Whatever post-punk legends Wire have been putting in their tea, lately, pass it over here, please. Their seventeenth studio album, Mind Hive, remains as fresh and forward looking as ever, and there isn’t a duff track at all to be found anywhere on it. It’s one of the major releases of the year.
Colin Newman and co. have always been a mass of contradictions, making beautiful and tender songs as well as grimy ones: for every I Am The Fly, or Map Reference 41 Degrees N 93 Degrees W there’s been an Outdoor Miner, or Kidney Bingos.

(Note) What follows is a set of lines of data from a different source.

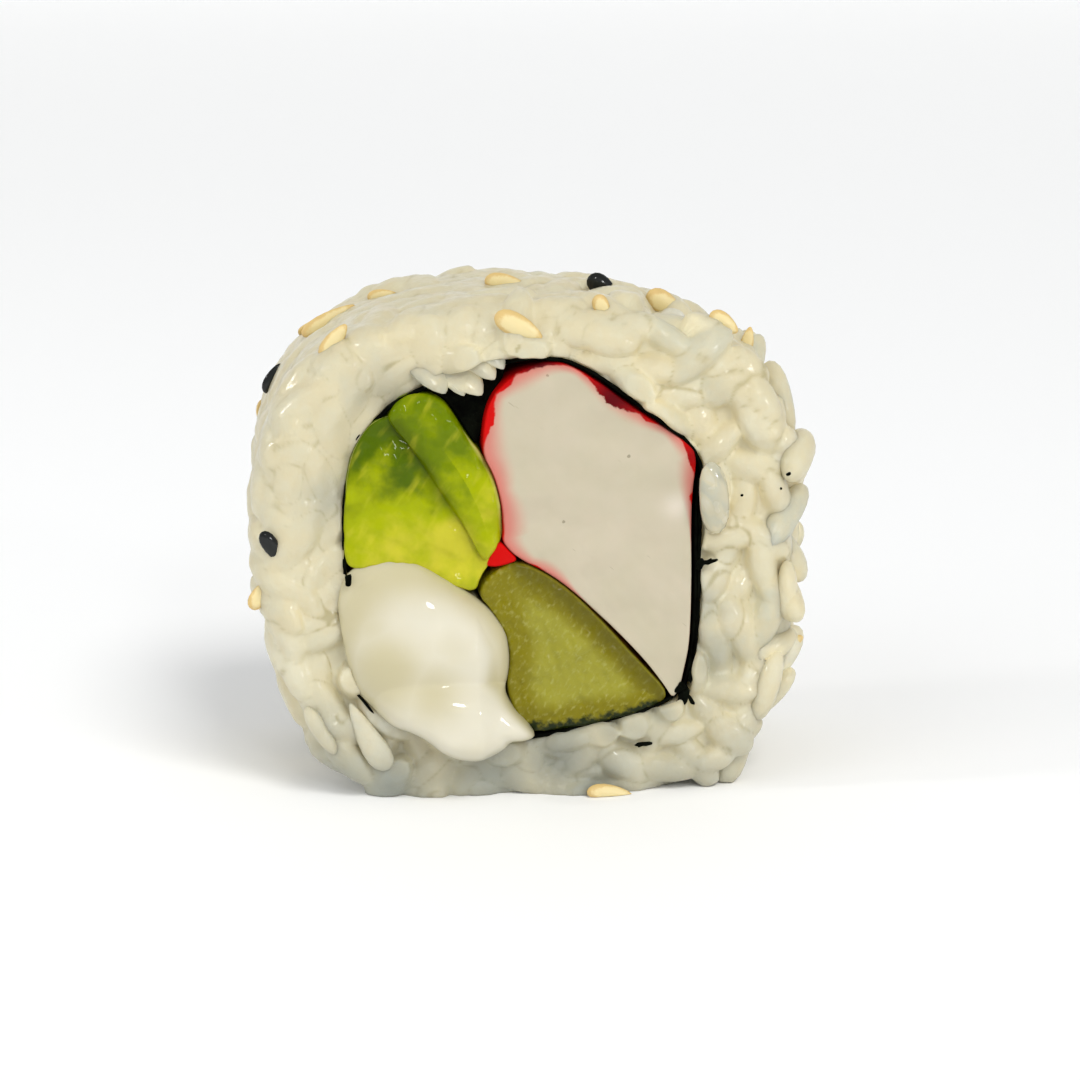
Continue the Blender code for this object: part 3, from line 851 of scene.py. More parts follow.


# Where the rice is pressed smooth, and where shade is painted on the cream and on the rice.
PRESSED = [
    Spot(-20.0, 30.0, 9.0, 1.0), Spot(-15.0, 37.0, 8.0, 1.0), Spot(-6.0, 40.0, 7.0, 0.9),
    Spot(1.5, 39.0, 4.5, 0.8), Spot(-21.0, 20.0, 6.0, 0.75), Spot(0.0, -2.0, 16.0, 0.5),
]
CREAM_SHADE = [
    Spot(-12.4, 11.2, 3.4, 1.0), Spot(-8.6, 9.7, 2.8, 0.7), Spot(-14.0, 15.2, 2.6, 0.6),
    Spot(-5.0, 4.0, 2.2, 0.3), Spot(-6.9, 13.0, 2.2, 0.3),
]
# Grey-blue shade painted on the rice: low on the cut face, where light from above falls off, and by
# the nori.
PAINTED_SHADE_SPOTS = [
    Spot(-3.5, 1.5, 4.5, 0.72), Spot(2.0, 3.0, 4.0, 0.75), Spot(8.0, 5.0, 3.6, 0.4),
    Spot(-11.5, 1.5, 3.5, 0.7), Spot(14.6, 11.5, 2.4, 0.5), Spot(14.5, 15.8, 2.0, 0.35),
    Spot(6.5, 5.6, 2.0, 0.55), Spot(10.5, 6.9, 1.6, 0.5), Spot(-16.8, 5.6, 2.8, 0.35),
    Spot(-16.8, 25.0, 2.0, 0.35), Spot(-12.6, 34.5, 2.0, 0.3), Spot(14.5, 6.5, 2.5, 0.2),
    Spot(5.0, 1.0, 4.0, 0.7), Spot(12.0, 0.0, 5.0, 0.5), Spot(-16.5, 1.0, 4.5, 0.65),
    Spot(17.0, 4.0, 3.0, 0.3),
]


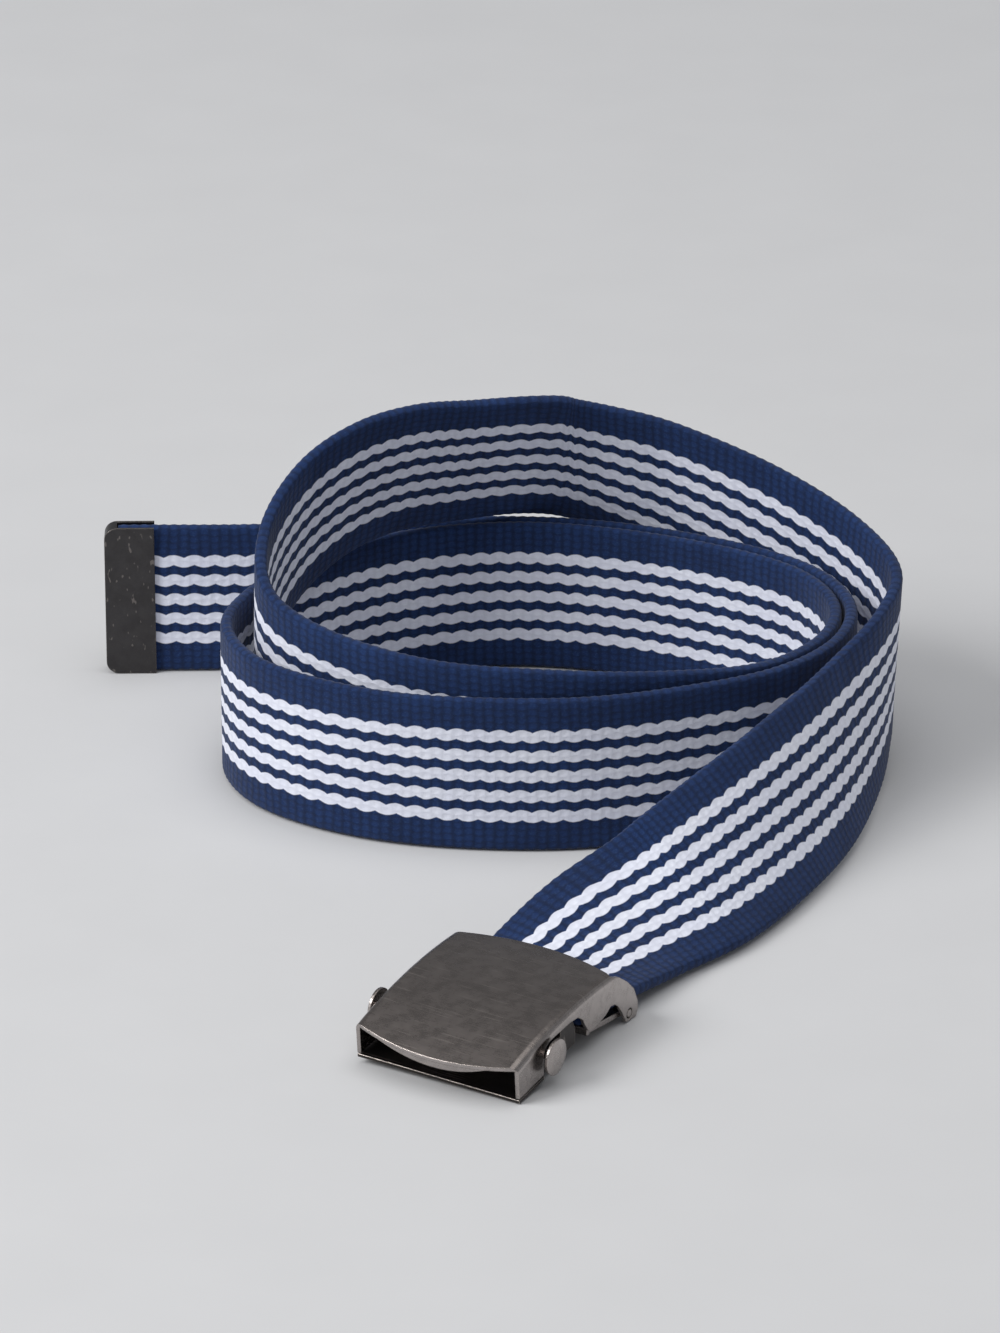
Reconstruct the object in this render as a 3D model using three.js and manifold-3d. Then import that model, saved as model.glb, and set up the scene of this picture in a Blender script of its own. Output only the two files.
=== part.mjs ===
// Webbing belt with a sliding plate buckle, coiled and lying on a flat surface.
// Millimetres, +Z up, origin on the surface under the middle of the whole belt.
import * as THREE from "three";
import { mergeVertices } from "three/addons/utils/BufferGeometryUtils.js";
import Module from "manifold-3d";

const wasm = await Module();
wasm.setup();
const { Manifold, Mesh: SolidMesh } = wasm;

// Webbing
const webbing_width = 30;
const webbing_thickness = 2.4;
const webbing_edge_round = 0.8;
const webbing_sections = 210;
const ply_gap = 0.6;
const webbing_clearance = 0.35;

// The coil, measured to the middle of its inner loop
const coil_half_across = 62;
const coil_half_deep = 45;

// Straight run from the coil to the buckle, and the free tail behind the coil
const run_across = 71;
const run_out = 98.5;
const tail_length = 72.6;
const tail_deep = 46;

// Buckle place and attitude, at the middle of the face's front edge
const buckle_across = -10.8;
const buckle_out = -135.2;
const buckle_height = 7.8;
const buckle_turn = -30.7;
const buckle_pitch = 7.6;
const buckle_roll = 1.9;

// Buckle sheet metal
const sheet = 0.7;
const fit = 0.3;
const side_clearance = 0.3;
const inner_width = webbing_width + 2 * side_clearance;
const outer_width = inner_width + 2 * sheet;
const face_length = 32;
const face_rise = 1.3;
const front_bow = 3.2;
const rear_bow = 3.6;
const mouth_height = 6.3;
const front_leg = 8.3;
const arch_height = 1.1;
const front_arch_end = 0.7 * face_length;
const tab_depth = 6.6;
const rear_arch_end = face_length + 3.9;
const lug_length = 8;
const lug_depth = 12.2;
const lip_depth = 2.4;
const lip_length = 21;
const arc_steps = 16;
const bend_radius = 1.4;
const bend_steps = 5;

// Clamp lever under the webbing, hung from the rear lugs
const pivot_back = face_length + 5.4;
const pivot_down = 10.7;
const pivot_radius = 0.7;
const pivot_hole_radius = pivot_radius + fit;
const lever_length = 13;
const lever_sheet = 1.0;
const lever_width = inner_width - 0.8;
const lever_slope = 14.5;
const tooth_pitch = 2.2;
const tooth_height = 0.45;

// Locking roller in its sloping slots
const roller_back = front_leg + 1.5;
const roller_down = 3.0;
const roller_radius = 1.8;
const neck_radius = 0.8;
const neck_gap = 1.3;
const head_radius = 3.25;
const head_thickness = 0.9;
const head_dome = 0.4;
const slot_travel = 5;
const slot_slope = 3.5;
const roller_sides = 28;

// Base plate
const base_length = roller_back + slot_travel + 5.6;
const base_step = front_leg + 0.7;
const ear_height = 5.6;
const base_sheet = 0.6;

// End tip
const tip_grip = 6.8;
const tip_fold = 2.4;
const tip_sheet = 0.5;
const tip_inset = 0.1;
const tip_corner = 2.4;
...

So it is with Mind Hive. Much more than just a smart-ass pun title, it’s as oppositional as ever, and with a call for collective responsibility, but also stuffed with gorgeous material. It’s rage and beauty all the way.
Opening track Be Like Them is an anti-government chant, an antidote to complacency with staccato stabbing percussion, and guitars that throb like a particularly vicious migraine. The lyrics chide at the plus ça change situation we UK residents are in, of facing “nothing new… a little of this, not enough of that”.
Shadows has layered, treated vocals and feels like a prayer for better days ahead; this is countered by Hung, all siren synths and glowering cloudy mood swings.
But there are plenty of unexpected little curve balls, too. Unrepentant is a hypnotic and psychedelic soundscape, while Humming thrums with ambient waves.
And the ridiculously infectious Cactused is about as poppy as Wire get these days, reminiscent of Brian Eno in his Here Come The Warm Jets era. All to the good.
Meanwhile, Primed and Ready‘s electronic pulse queries “facing extinction” and “reinventing the wheel”, as bold a statement of intent as there’s likely to be as the hangover of 2019 wears off and we emerge, blinking, into the bright strip lights of 2020. It’s utterly timeless music and among the best they’ve ever made.
Wire are front and centre, leading the charge: less tinfoil hats and paranoia, more a packed lunch, torches and explosives under their belts. We are in safe hands then… Who’s with ’em?